RECORDED INFORMATION:
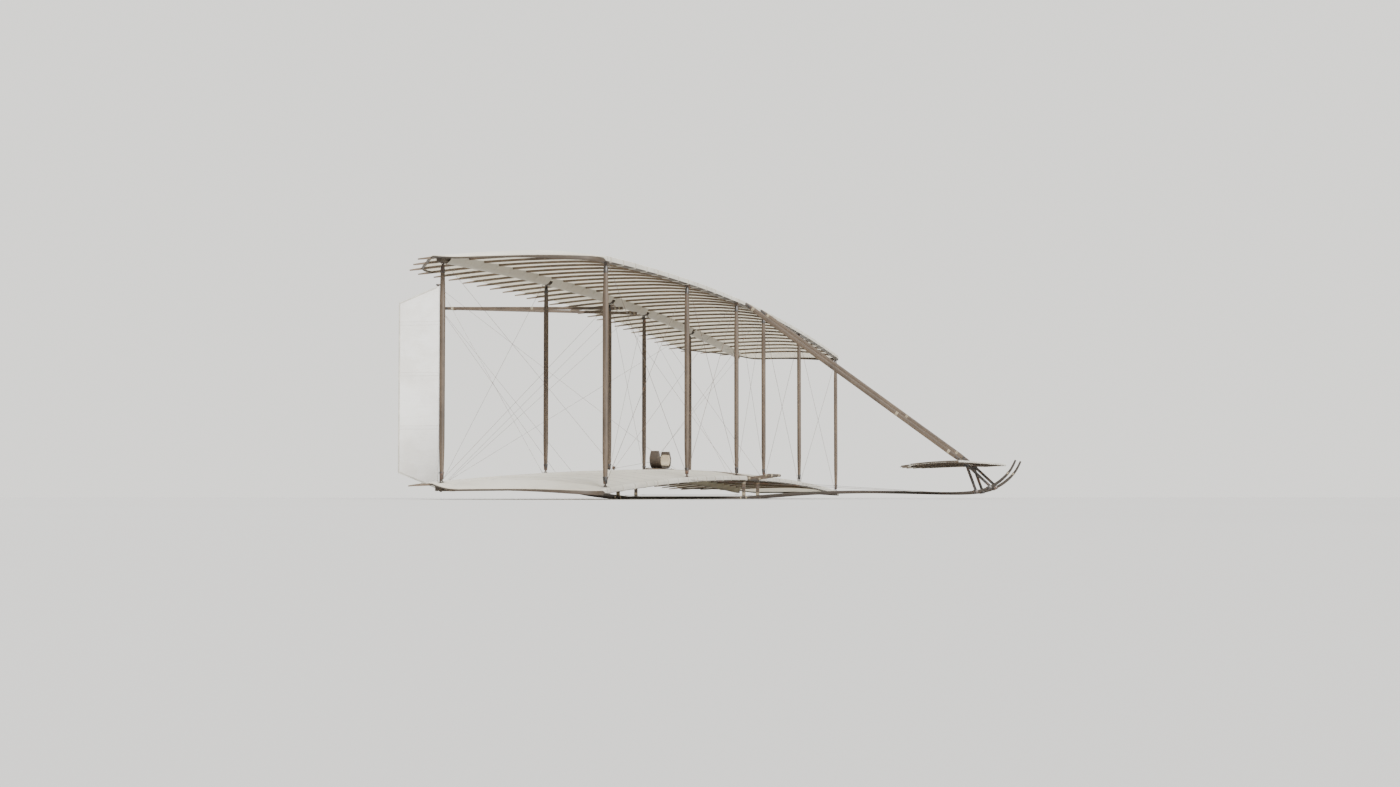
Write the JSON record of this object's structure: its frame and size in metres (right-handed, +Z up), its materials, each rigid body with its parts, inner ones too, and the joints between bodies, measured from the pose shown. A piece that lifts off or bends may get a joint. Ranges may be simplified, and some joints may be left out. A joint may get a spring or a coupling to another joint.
{
  "type": "biplane glider",
  "caption": "Full-size cloth-covered biplane glider with a pivoted front elevator, a hinged rear rudder, strutted drooping wings and a pair of landing skids.",
  "frame": {"origin": "on the floor under the middle of the glider's own box, with both skids standing on Z = 0", "axes": "+X to the port wing tip, +Y aft, so the elevator is at -Y, and +Z up"},
  "size_m": [9.778, 5.0858, 1.78],
  "materials": {
    "boom_wood": "planed spruce",
    "edge_wood": "bent ash strip",
    "elevator_cloth": "plain-woven unbleached muslin",
    "frame_wood": "spruce spars and bent ash ribs",
    "iron": "forged iron, blackened",
    "rudder_cloth": "plain-woven bleached muslin",
    "seat_wood": "planed ash, handled",
    "skid_wood": "bent ash, worn at the sole",
    "strut_wood": "planed spruce, varnished",
    "wing_cloth": "plain-woven unbleached muslin",
    "wire": "drawn steel wire, dull"
  },
  "bodies": {
    "airframe": {"cradle_board": "seat_wood", "elevator_bracket_port": "iron", "elevator_bracket_starboard": "iron", "elevator_outrigger_port": "boom_wood", "elevator_outrigger_starboard": "boom_wood", "foot_bar": "seat_wood", "hand_bar": "seat_wood", "hip_cradle": "seat_wood", "lower_wing_cover_port": "wing_cloth", "lower_wing_cover_starboard": "wing_cloth", "lower_wing_frame": "frame_wood", "rudder_post": "boom_wood", "skid_port": "skid_wood", "skid_post_front_port": "skid_wood", "skid_post_front_starboard": "skid_wood", "skid_post_rear_port": "skid_wood", "skid_post_rear_starboard": "skid_wood", "skid_starboard": "skid_wood", "stay_flying_inner_port": "wire", "stay_flying_inner_starboard": "wire", "stay_flying_outer_port": "wire", "stay_flying_outer_starboard": "wire", "stay_landing_inner_port": "wire", "stay_landing_inner_starboard": "wire", "stay_landing_outer_port": "wire", "stay_landing_outer_starboard": "wire", "stay_skid_port": "wire", "stay_skid_starboard": "wire", "strut_front_inner_port": "strut_wood", "strut_front_inner_starboard": "strut_wood", "strut_front_middle_port": "strut_wood", "strut_front_middle_starboard": "strut_wood", "strut_front_outer_port": "strut_wood", "strut_front_outer_starboard": "strut_wood", "strut_rear_inner_port": "strut_wood", "strut_rear_inner_starboard": "strut_wood", "strut_rear_middle_port": "strut_wood", "strut_rear_middle_starboard": "strut_wood", "strut_rear_outer_port": "strut_wood", "strut_rear_outer_starboard": "strut_wood", "tail_boom_lower_port": "boom_wood", "tail_boom_lower_starboard": "boom_wood", "tail_boom_upper_port": "boom_wood", "tail_boom_upper_starboard": "boom_wood", "upper_wing_cover": "wing_cloth", "upper_wing_frame": "frame_wood"},
    "elevator": {"elevator_cover": "elevator_cloth", "elevator_frame": "edge_wood"},
    "rudder": {"rudder_cover_port": "rudder_cloth", "rudder_cover_starboard": "rudder_cloth", "rudder_frame": "edge_wood"}
  },
  "joints": [
    {"name": "elevator_pitch", "type": "hinge", "parent": "airframe", "child": "elevator", "pos_m": [0, -2.1571, 0.268], "axis": [1, 0, 0], "range_deg": [-20, 20]},
    {"name": "rudder_turn", "type": "hinge", "parent": "airframe", "child": "rudder", "pos_m": [0, 2.2079, 0.9], "axis": [0, 0, 1], "range_deg": [-25, 25]}
  ]
}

WHAT IS ASKED: Each line of the listing should be copied exactly.

SOLUTION:
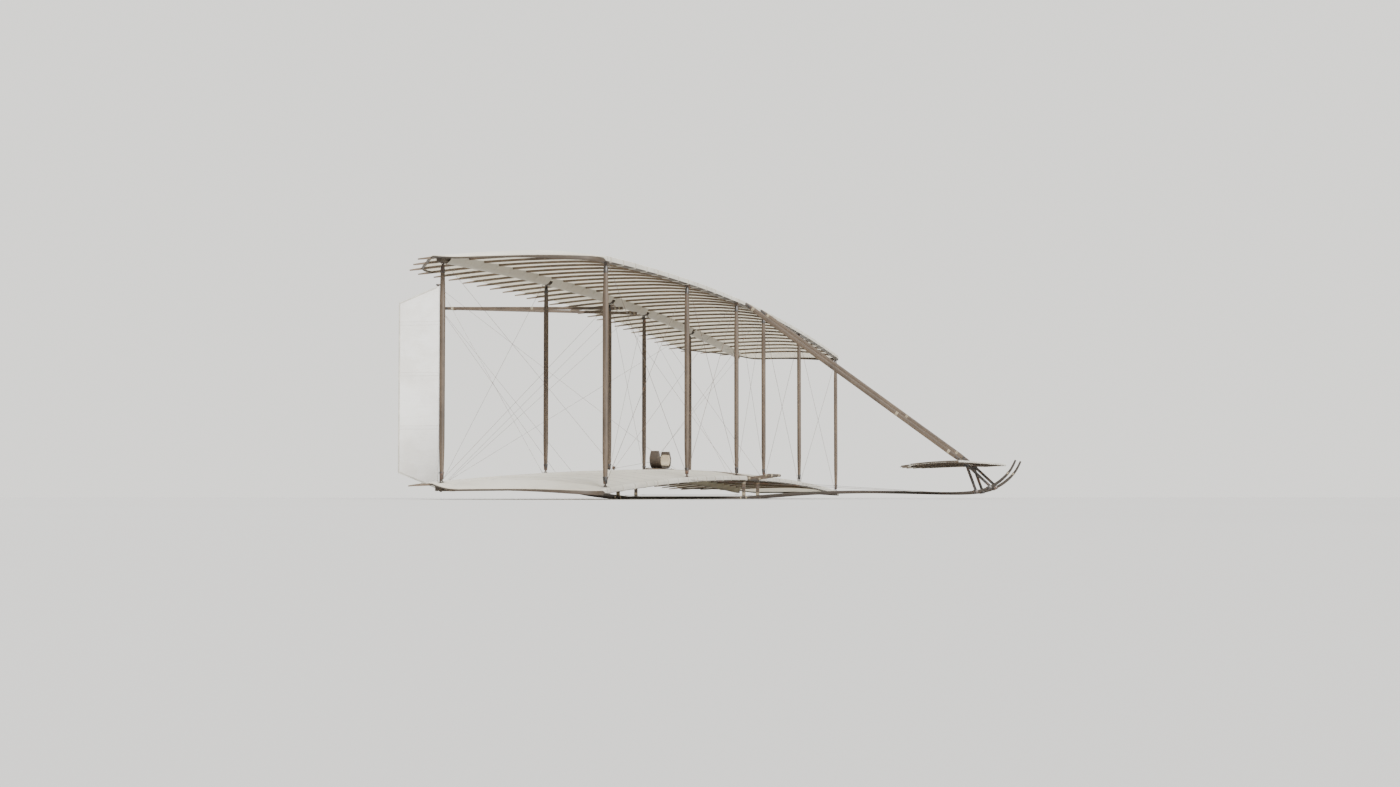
Write the JSON record of this object's structure: its frame and size in metres (right-handed, +Z up), its materials, each rigid body with its parts, inner ones too, and the joints between bodies, measured from the pose shown. A piece that lifts off or bends may get a joint. Ranges may be simplified, and some joints may be left out. A joint may get a spring or a coupling to another joint.
{
  "type": "biplane glider",
  "caption": "Full-size cloth-covered biplane glider with a pivoted front elevator, a hinged rear rudder, strutted drooping wings and a pair of landing skids.",
  "frame": {"origin": "on the floor under the middle of the glider's own box, with both skids standing on Z = 0", "axes": "+X to the port wing tip, +Y aft, so the elevator is at -Y, and +Z up"},
  "size_m": [9.778, 5.0858, 1.78],
  "materials": {
    "boom_wood": "planed spruce",
    "edge_wood": "bent ash strip",
    "elevator_cloth": "plain-woven unbleached muslin",
    "frame_wood": "spruce spars and bent ash ribs",
    "iron": "forged iron, blackened",
    "rudder_cloth": "plain-woven bleached muslin",
    "seat_wood": "planed ash, handled",
    "skid_wood": "bent ash, worn at the sole",
    "strut_wood": "planed spruce, varnished",
    "wing_cloth": "plain-woven unbleached muslin",
    "wire": "drawn steel wire, dull"
  },
  "bodies": {
    "airframe": {"cradle_board": "seat_wood", "elevator_bracket_port": "iron", "elevator_bracket_starboard": "iron", "elevator_outrigger_port": "boom_wood", "elevator_outrigger_starboard": "boom_wood", "foot_bar": "seat_wood", "hand_bar": "seat_wood", "hip_cradle": "seat_wood", "lower_wing_cover_port": "wing_cloth", "lower_wing_cover_starboard": "wing_cloth", "lower_wing_frame": "frame_wood", "rudder_post": "boom_wood", "skid_port": "skid_wood", "skid_post_front_port": "skid_wood", "skid_post_front_starboard": "skid_wood", "skid_post_rear_port": "skid_wood", "skid_post_rear_starboard": "skid_wood", "skid_starboard": "skid_wood", "stay_flying_inner_port": "wire", "stay_flying_inner_starboard": "wire", "stay_flying_outer_port": "wire", "stay_flying_outer_starboard": "wire", "stay_landing_inner_port": "wire", "stay_landing_inner_starboard": "wire", "stay_landing_outer_port": "wire", "stay_landing_outer_starboard": "wire", "stay_skid_port": "wire", "stay_skid_starboard": "wire", "strut_front_inner_port": "strut_wood", "strut_front_inner_starboard": "strut_wood", "strut_front_middle_port": "strut_wood", "strut_front_middle_starboard": "strut_wood", "strut_front_outer_port": "strut_wood", "strut_front_outer_starboard": "strut_wood", "strut_rear_inner_port": "strut_wood", "strut_rear_inner_starboard": "strut_wood", "strut_rear_middle_port": "strut_wood", "strut_rear_middle_starboard": "strut_wood", "strut_rear_outer_port": "strut_wood", "strut_rear_outer_starboard": "strut_wood", "tail_boom_lower_port": "boom_wood", "tail_boom_lower_starboard": "boom_wood", "tail_boom_upper_port": "boom_wood", "tail_boom_upper_starboard": "boom_wood", "upper_wing_cover": "wing_cloth", "upper_wing_frame": "frame_wood"},
    "elevator": {"elevator_cover": "elevator_cloth", "elevator_frame": "edge_wood"},
    "rudder": {"rudder_cover_port": "rudder_cloth", "rudder_cover_starboard": "rudder_cloth", "rudder_frame": "edge_wood"}
  },
  "joints": [
    {"name": "elevator_pitch", "type": "hinge", "parent": "airframe", "child": "elevator", "pos_m": [0, -2.1571, 0.268], "axis": [1, 0, 0], "range_deg": [-20, 20]},
    {"name": "rudder_turn", "type": "hinge", "parent": "airframe", "child": "rudder", "pos_m": [0, 2.2079, 0.9], "axis": [0, 0, 1], "range_deg": [-25, 25]}
  ]
}